Better test data generation with Benerator

Part of the development process for enterprise applications involves performance and load testing, but it’s not always easy to generate realistic production data, especially in production-like amounts to properly stress the system. It’s even harder to do so early enough in the process to avoid extensive redesigns should bottlenecks be found.

Benerator addresses these issues. It makes it easy and fast to configure data generation in early project stages, so you can start performance testing as soon as you have running code. You can run Benerator from a nightly build system and trigger nightly automatic performance tests. As your project evolves, you can fine-tune data generation, or extract and anonymize real production data.

Benerator is the brainchild of German developer Volker Bergmann, who began working on it for his own use almost four years ago. “I decided to write my own tool because I found no tool on the market that was versatile and powerful enough for real performance-testing tasks, and that offered scalability, production-like data variations, invocation from a build tool, support for Windows (dev machines), Linux (test machines), and Solaris (production).

“Benerator’s biggest difference from other tools is its abstractness and extendibility to different data formats, software systems, uniqueness algorithms, distribution methods, and even logical domains. So, for instance, users can create financial transactions based on the population density of a geographic region, with a defined distribution concentrated between 9 and 5 o’clock on working days, with valid credit card numbers, and export the data to databases or batch files or feed them directly into an application – all with only a few lines of Benerator descriptor code and appropriate data files.”

Bergmann began developing Benerator in Maven 2 and is “quite happy with its reliability and structuredness, compared to Ant and Maven 1. For an IDE, I used Idea in the beginning, then switched to Eclipse because of weaknesses in my Idea version’s (4 or so) Subversion support, but I am now considering going back to a new version of Idea.”

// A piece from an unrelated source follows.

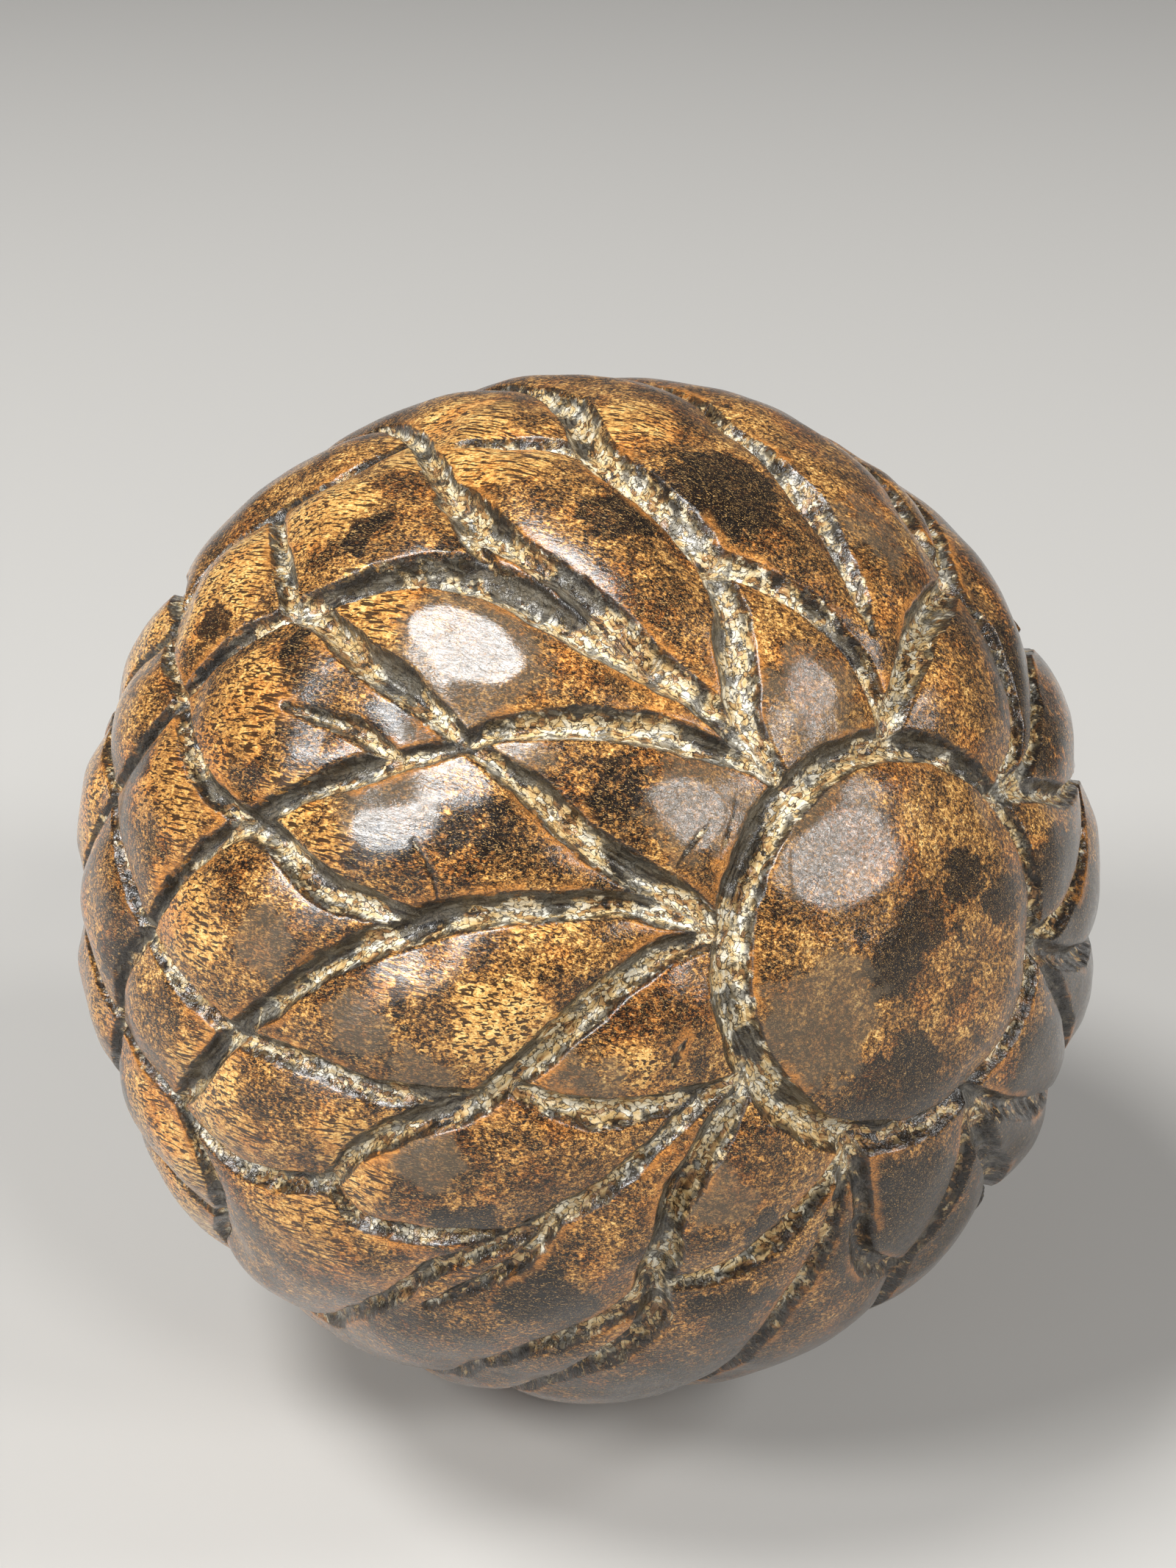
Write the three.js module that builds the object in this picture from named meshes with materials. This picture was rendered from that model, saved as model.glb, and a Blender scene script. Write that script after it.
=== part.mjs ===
// Carved wooden croquet ball. Millimetres, +Z up, origin at the centre of the ball.
// The ball is one turned block of wood. A round boss faces front-right, a second one faces away
// from it, and gouged grooves divide everything between them into pointed, overlapping petals.
import * as THREE from 'three';
import { ConvexHull } from 'three/addons/math/ConvexHull.js';

// Driving dimensions.
const BALL_DIAMETER = 92;
const DEPTH_PER_WIDTH = 0.62;
const PETAL_DOME = 0.95;
const PETAL_DOME_REACH = 5.5;

// Where the centre of the front boss points, in degrees.
const BOSS_AZIMUTH = 35;
const BOSS_ELEVATION = 19;

// Spacing of the mesh, in millimetres.
const GROOVE_STEP = 2.1;
const PETAL_STEP = 3.5;
const CLOSEST_IN_GROOVE = 1.0;
const CLOSEST_ON_EDGE = 0.62;
const CLOSEST_ON_PETAL = 1.9;

// A place on the ball is [bearing, distance], in degrees. Distance is measured from the centre of
// the front boss. Bearing turns counter-clockwise round the boss, seen from outside, from the top.
// Junctions on the edge of the boss.
const RIM_TOP = [-14, 21];
const RIM_TOP_LEFT = [25, 21.5];
const RIM_LEFT = [71, 20.5];
const RIM_LOW_LEFT = [113, 20.5];
const RIM_BOTTOM = [157, 21];
const RIM_LOW_RIGHT = [-157, 21];
const RIM_RIGHT = [-107, 20.5];
const RIM_TOP_RIGHT = [-60, 20.5];

// Tips of the first ring of petals.
const TIP_A = [6, 43.5];
const TIP_B = [50, 48.5];
const TIP_C = [97, 45];
const TIP_D = [138.5, 43.7];

// The same tips on the other half of the ring.
const TIP_E = [-174, 43.5];
const TIP_F = [-130, 48.5];
const TIP_G = [-83, 45];
const TIP_H = [-41.5, 44];

// Junctions farther out.
const NODE_A = [6, 61.3];
const NODE_B = [22, 67.5];
const NODE_C = [15.5, 81.5];
const NODE_D = [29.5, 91];
const NODE_E = [42, 74.5];
const NODE_F = [64.5, 69.5];
const NODE_G = [53.5, 85.5];
const NODE_H = [77.5, 84];
const NODE_J = [64.5, 96];
const NODE_K = [87, 71];
const NODE_L = [96, 84];
const NODE_M = [46, 96];
const NODE_N = [105, 65];

// Each groove is its width in millimetres at its start, middle and end, then its centre line.
const RING_DISTANCE = 19.6;
const RING_WIDTH = 3.0;
const RING_POINTS = 24;

// Grooves of the first ring of petals, each one different round the boss.
const INNER_GROOVES = [
  { widths: [1.8, 2.6, 2.8], line: [RIM_TOP, [-10, 28.5], [-2.5, 36.5], TIP_A] },
  { widths: [3.0, 3.2, 1.8], line: [TIP_A, [8.6, 38.7], [16, 31.7], [21, 28], RIM_TOP_LEFT] },
  { widths: [3.0, 2.4, 1.6], line: [[26.5, 37.3], [25.5, 31], RIM_TOP_LEFT] },
  { widths: [1.8, 3.0, 1.8], line: [RIM_TOP_LEFT, [32, 28.7], [38.5, 36.7], [46, 45.7], TIP_B] },
  { widths: [1.6, 3.0, 2.4], line: [TIP_B, [52, 41.5], [58, 33.5], [64.5, 24], RIM_LEFT] },
  { widths: [2.0, 2.4, 2.8], line: [RIM_LEFT, [66.8, 28.5], [68.5, 35], [71.5, 45], [74, 50]] },
  { widths: [2.4, 2.8, 2.2], line: [RIM_LEFT, [77, 27], [86, 33.5], [92, 38.8], TIP_C] },
  { widths: [1.6, 2.4, 1.8], line: [RIM_LOW_LEFT, [108.7, 27.3], [104, 34.7], [97, 41]] },
  { widths: [1.4, 1.6, 1.6], line: [[110.5, 25.5], [112.3, 28], [113.7, 29.8]] },
  { widths: [1.6, 3.2, 3.2], line: [RIM_LOW_LEFT, [121, 27.2], [128, 34.5], TIP_D] },
  { widths: [2.4, 2.8, 2.0], line: [RIM_BOTTOM, [149.5, 31.7], [145.5, 38], TIP_D] },
  { widths: [1.6, 2.2, 2.2], line: [RIM_BOTTOM, [161, 31], [162, 42], [164, 54], [166, 62]] },
  { widths: [1.6, 2.4, 2.2], line: [RIM_BOTTOM, [167, 28], [173, 36], TIP_E] },
  { widths: [0.8, 3.4, 3.0], line: [[-15, 31], [-16.2, 38], [-15.5, 48], [-14, 62]] },
  { widths: [2.2, 3.6, 2.8], line: [RIM_TOP, [-22, 27], [-31, 34.6], TIP_H] },
  { widths: [1.6, 2.4, 2.0], line: [RIM_TOP_RIGHT, [-60, 28], [-54, 34], TIP_H] },
  { widths: [1.6, 2.0, 1.6], line: [RIM_TOP_RIGHT, [-65, 25], [-66.3, 29.8]] },
  { widths: [1.8, 2.4, 1.8], line: [RIM_TOP_RIGHT, [-70, 26], [-80, 34], TIP_G] },
  { widths: [1.8, 2.6, 2.0], line: [RIM_RIGHT, [-102, 27], [-93, 35], TIP_G] },
  { widths: [1.8, 2.4, 2.8], line: [RIM_RIGHT, [-112, 27], [-111, 38], [-106, 50]] },
  { widths: [1.8, 2.6, 1.6], line: [RIM_RIGHT, [-117, 26], [-125, 37], TIP_F] },
  { widths: [1.8, 2.8, 1.8], line: [RIM_LOW_RIGHT, [-148, 28.5], [-138, 39.7], TIP_F] },
  { widths: [1.6, 2.4, 3.0], line: [RIM_LOW_RIGHT, [-156.5, 29], [-153.5, 37.3]] },
  { widths: [1.8, 3.0, 2.8], line: [RIM_LOW_RIGHT, [-165, 30], [-170, 38], TIP_E] },
];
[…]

Benerator can be licensed under both open and closed source licenses. Bergmann says, “I chose the open source approach in part to contribute a tool to the open source world that has provided so many good tools to me as a developer. This approach also allowed the product to mature over time and with user feedback, reducing effort and the risks of closed source software development. On the other hand, it was clear from the beginning that the definition of a tool like this would be hard work and take a lot of time. So far I have created 70,000 lines of Benerator code, and I want to avoid either having a larger company take over the source code, repackage it, and resell it, leaving me to go away empty-handed, or having to give up Benerator development because I need to do other work to pay my costs of living.”

Despite the already broad scope of the application, Bergmann has a big to-do list:
“- One of the more challenging tasks is to make Benerator scale on multicore systems.
- I am considering supporting Ant tasks in Benerator.
- While implementing test data generation, I have created almost all the pieces I need for using Benerator as a load driver – a system that simulates user activity on a system for inducing the test load. I am not yet sure whether to plug it into Grinder or JMeter or have some standalone functionality. Comments on this topic are welcome.”

He also welcome help on some specific tasks:
“- Benclipse, the Benerator Eclipse plugin, needs to be upgraded to the new Benerator version and could be improved, but I am a bit scared of the task. Sorry, Eclipse guys – I know you do hard work, but it is a pain to assemble the bits of knowledge needed to make anything work under Eclipse. I really need help there.
- I’d like to be involved in organizations’ projects for generating test data, either remotely or on-site. I’ve picked up some very valuable features from project experience.
- I also would appreciate hearing from people who manage to pay their rent from open source software development.”

And of course Bergmann would like feedback from Benerator users, and help from happy users to spread the word about what a great, powerful, and unique tool he has created!